Surface and Containment 1998.

Surface and Containment and Deconstructed Teaset were artefacts created for the Exhibition: Raku-Harmony of Earth, Water and Fire. International Raku Symposium and Exhibition (co-curated) at Biseul Arts Centre, Daegu, Korea, 2001.

The works were sent from the UK and created on-site in a symposium at the Biseul Arts Centre, Daegu, Korea, informed by the local culture and environment. My work was inspired by drinking vessels – both oriental tea-bowls (created for Tea-Ceremony) and the iconography of the English consumption of tea, to examine the history of the raku technique and its contexts.

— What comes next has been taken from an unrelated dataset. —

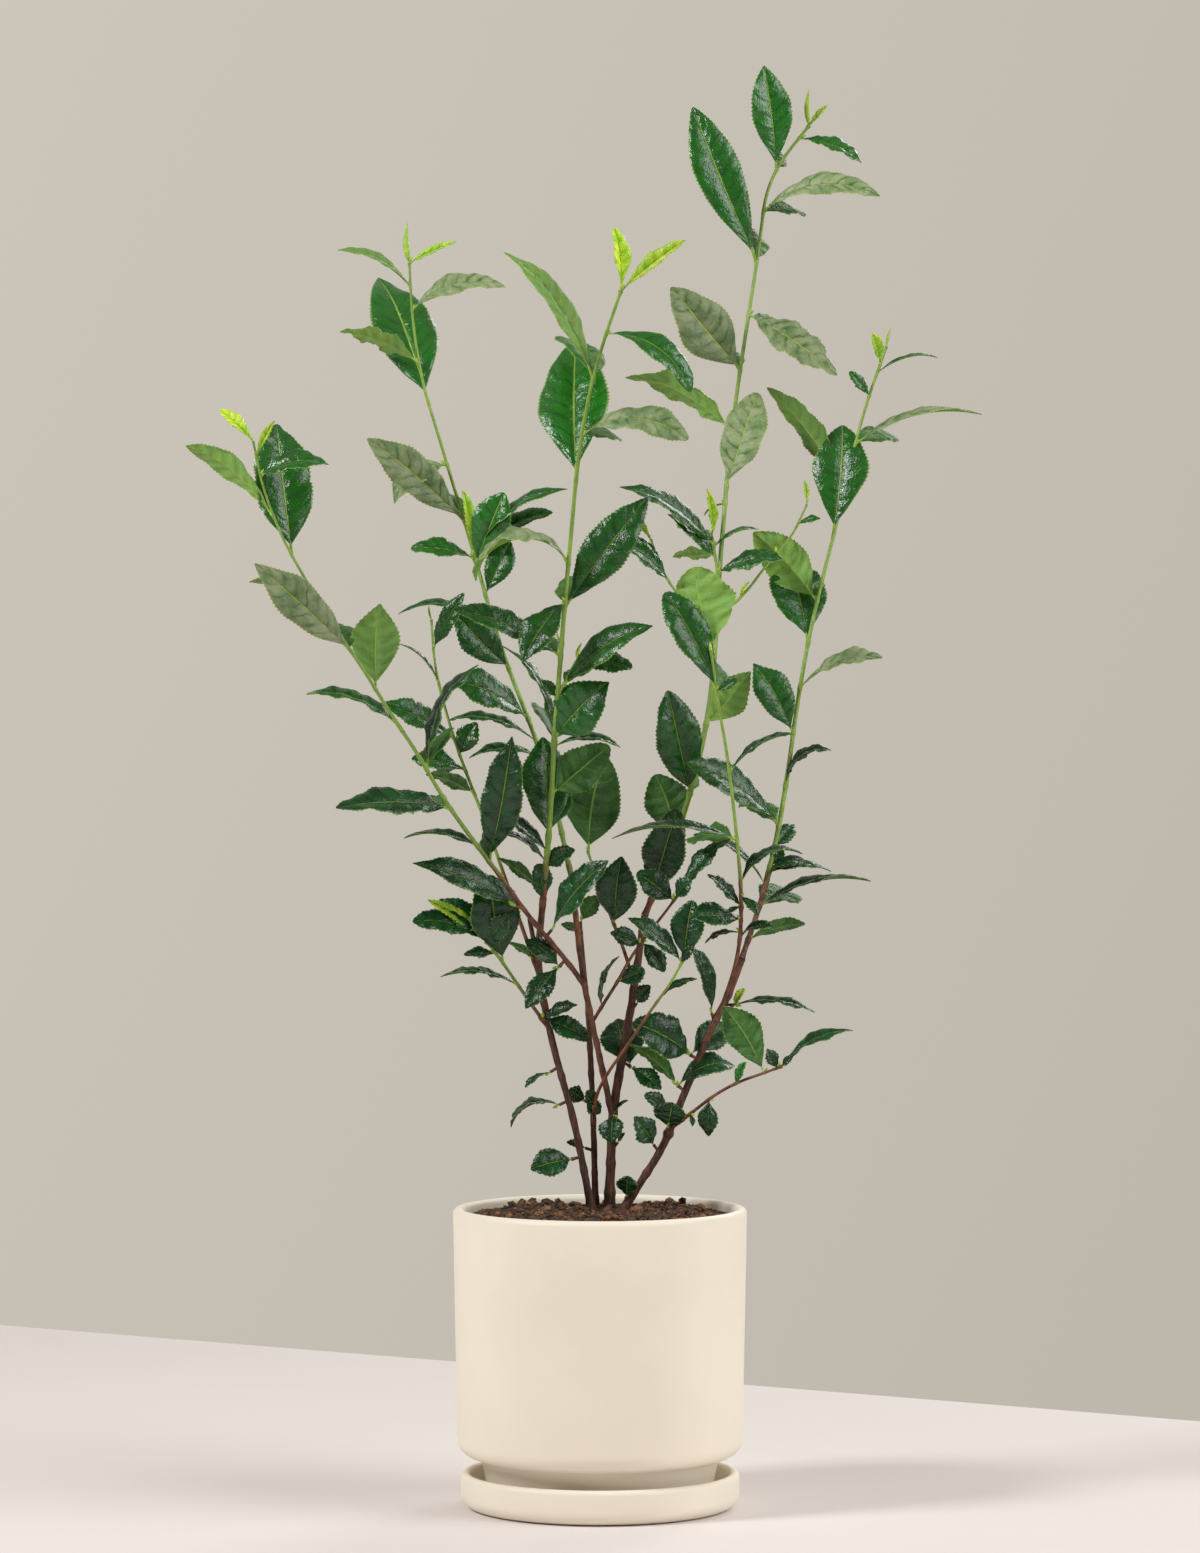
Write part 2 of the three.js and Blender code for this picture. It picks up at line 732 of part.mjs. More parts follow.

It was a group exhibition including participants from Korea alongside a group of international artists that I had helped to select through my contacts established from my authorship of Raku – Investigations into Fire (first published in 1999, revised in 2007).   I assisted in the curating of the exhibition and symposium. My pieces investigated the possibility of using the traditions and history of raku to inspire contemporary work. The oriental heritage of the technique was a central concern of the symposium, and became a focus of dispute between the Japanese and Korean hosts; Korea is regarded as the place of birth of the first potter to be given the family name of Raku. (It was ironic that the technique manifested in the contemporary work was predominately in the tradition of American raku which is itself a radical deviation from the Japanese tradition, and also the subject of disputed nomenclature [Soldner]).